The complaints have run the gamut — from the long, snowy winters, to concerns about taxes to the lack of ESPN on cable TV. Instead of playing defence when it comes to perception, the franchise is going on the offensive.
The Great White North is embraced and the Ontario capital takes centre stage in the team's new "We The North" campaign, which features a 60-second video that kicks off a massive franchise rebrand over the next two years.
"This is the statement we want to make to Canada and I think this is the chip we have, which is we're the north and there's no one else," Maple Leaf Sports & Entertainment president Tim Leiweke said Wednesday from New York.
"It's just us and everyone looks past us. But we're OK with that now."
The video is not meant to be an advertisement for a team preparing to make its first playoff appearance in six years. Instead, the franchise wants the spot and the campaign to serve as a foundation for a team revolution.
"This is a crusade now," Leiweke said. "This is not just a rally cry, this is, I think, our identity.
"I think that's what we like about this is for the next two to three years, this is who we are and this is who we represent and this is who we fight for."
The team is still finalizing release plans for other components of the campaign. However, new colours and a new logo will be rolled out "in short order," Leiweke said.
Toronto hip-hop artist Drake was "heavily involved" in the inspiration for the spot, and Leiweke said the team's global ambassador was also involved in logo plans and the decision to stick with the Raptors name.
"He thinks that the Vince Carter generation, those kids that grew up and got inspired by Vince, these are now the (Anthony) Bennetts of the world and the (Andrew) Wiggins of the world," Leiweke said. "And they relate to the Raptors in a very different way than that Barney dinosaur or Jurassic Park marketing campaign.
"Now this is a cultural thing and Drake said, 'Stick to it and just define your culture and make it you.'"
In the video, clips of the city skyline are mixed with snippets of basketball action from local neighbourhoods and highlights of the Raptors in action.

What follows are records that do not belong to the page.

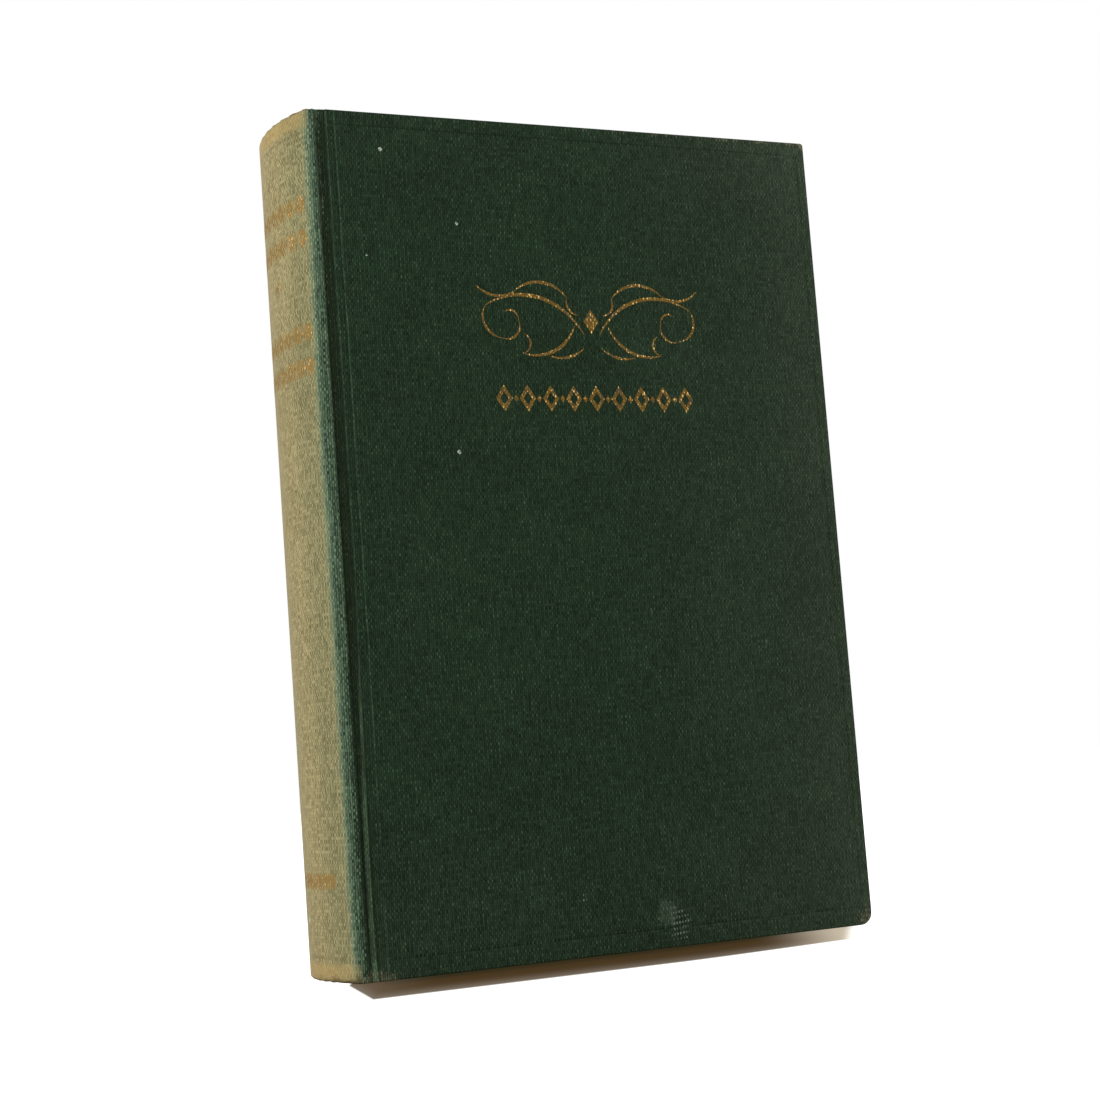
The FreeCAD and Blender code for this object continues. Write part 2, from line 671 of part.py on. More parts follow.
def gild_front(cloth):
    foil = size("foil_thick")
    faces = flourish(number("flourish_high"), number("flourish_width"), number("flourish_pen"))
    faces += lozenge_row(number("row_high"), COVER_LOZENGES, number("row_pitch"),
                         number("row_lozenge"), number("row_line"))
    middle = (JOINT + size("line_joint") + FORE - size("line_fore")) / 2
    face_on = FreeCAD.Rotation(FreeCAD.Vector(1, 0, 0), 90)
    place = FreeCAD.Placement(FreeCAD.Vector(middle.value, foil.value - HALF.value, 0), face_on)
    gilding = prisms("front_gilding", faces, foil.value, place)
    boolean("Part::Cut", "front_cloth", cloth, gilding)


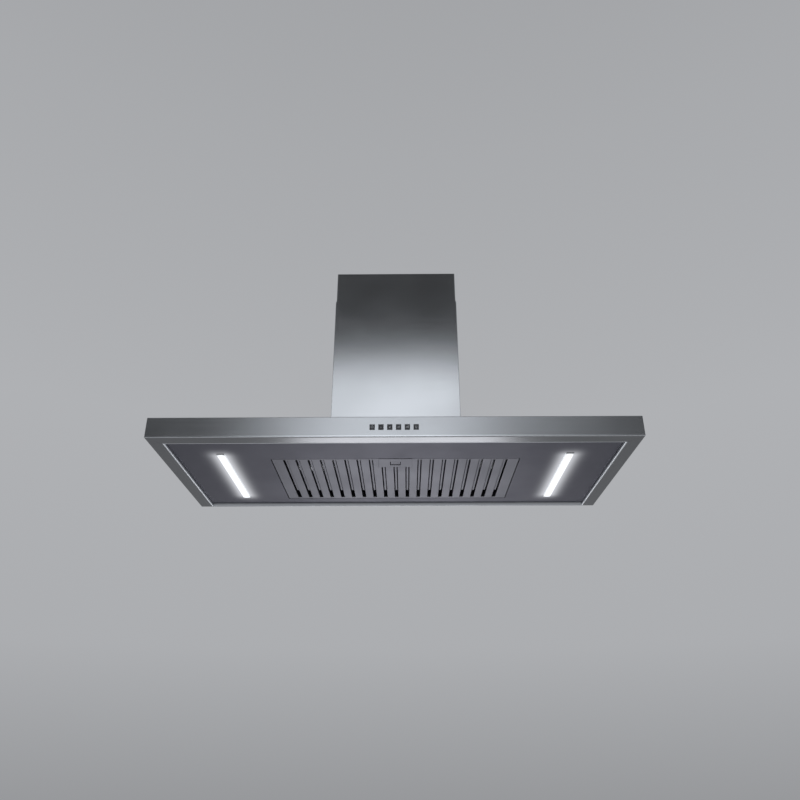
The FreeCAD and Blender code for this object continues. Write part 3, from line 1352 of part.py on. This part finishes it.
def build_cables():
    """Leads from the driver to both lamps, from the buttons, and from the motor and capacitor."""
    radius = size("cable_radius")
    lamp_x, lamp_end = size("lamp_offset"), number("lamp_rear + lamp_gap")
    level, driver_end = number("panel_top + 9"), 205
    left = [(-lamp_x, lamp_end, level), (-lamp_x, 230, level), (-398, 230, level),
            (-398, driver_end, level)]
    right = [(lamp_x, lamp_end, level), (lamp_x, 246, level), (-358, 246, level),
             (-358, driver_end, level)]
    feature("lamp_cables", Part.makeCompound([cable(left, radius, 10), cable(right, radius, 16)]))

    box_x, hole_z = number("airbox_half + terminal_wall + 3"), float(CABLE_HOLE_LEVEL)
    low = 27.5
    control = [(63.5, number("front + sheet + control_depth"), low), (63.5, -236, low),
               (342, -236, low), (342, 236, low), (120, 236, low),
               (120, 236, hole_z), (120, 150, hole_z), (box_x, 150, hole_z)]
    feature("control_cable", cable(control, radius, 10))

    (can_y, can_z), (clear_y, clear_z) = on_circle(size("motor_radius"), 150), on_circle(54, 150)
    motor = [(58, can_y, can_z), (58, clear_y, clear_z), (100, clear_y, clear_z), (100, 90, hole_z),
             (box_x, 90, hole_z)]
    over = 262
    capacitor = [(-130.5, 50, 217), (-130.5, 50, over), (-130.5, 24, over), (128, 24, over),
                 (128, 120, over), (128, 120, hole_z), (box_x, 120, hole_z)]
    feature("motor_cables", Part.makeCompound([cable(motor, radius, 5), cable(capacitor, radius, 10)]))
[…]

"And far from the east side, miles from the west side, nowhere near the south side, we are the north side," a narrator says in the piece. "A territory all our own. And if that makes us outsiders — we're in."
"My favourite shot is the kid bouncing the basketball through the field of ice," Leiweke said. "And it's like, 'That's it right there. That's what we want.' People don't understand we have a revolution going on in Canada. We're producing great players. We've got kids inspired that are playing the sport in record numbers. We have the highest growth level in North America.
"We are a team that suddenly people are rallying around and are excited about. And by the way, all of our guys love playing for Canada and we're it. We've got 35 million people. No one has 35 million people in their marketplace."
It has been a remarkable rebound season for a franchise that has been hamstrung by mediocrity.
Toronto opened the current campaign with a poor 6-12 record but things turned around last December after Rudy Gay was dealt to Sacramento in a seven-player trade. The Raptors were energized by the move and have been one of the strongest teams in the Eastern Conference since.
Toronto recently clinched the Atlantic Division title and took a 48-33 record into the regular-season finale Wednesday night in New York.
The Raptors' turnaround has been a pleasant surprise in a city where post-season action in any of the major sports is a rarity.
Fans are still stinging from the Toronto Maple Leafs' late-season collapse that cost them a playoff spot this year. The NHL club has made the post-season just once in the last decade.
Down the road at Rogers Centre, it has been over 20 years since the Toronto Blue Jays last made the playoffs. The Blue Jays are coming off a last-place finish in the American League East division and are not expected to contend this year.
The Raptors will take a page from the hockey team's playbook by hosting a "Party in the Square" in Maple Leaf Square outside Air Canada Centre for playoff games this spring. It was a hotspot last year during the Maple Leafs' first-round playoff series with the Boston Bruins.
Ticket demand also appears to be quite high for Canada's lone NBA team.
Toronto's average playoff ticket price is $125. However, a recent Forbes website report said the Raptors have the highest average playoff ticket price ($370.62) on the secondary market.
"To me it's less about what people are paying on the secondary (market) and more about we have a greater demand for NBA playoff tickets than any market today in the NBA," Leiweke said.
"So out of those 16 markets, right now Toronto is the hot ticket. I think that bodes well."
Toronto has reached the NBA playoffs on five previous occasions, the most recent being a first-round loss to the Orlando Magic in 2008. The Raptors' lone series victory came in 2001 when they beat the New York Knicks before falling to the Philadelphia 76ers in the second round.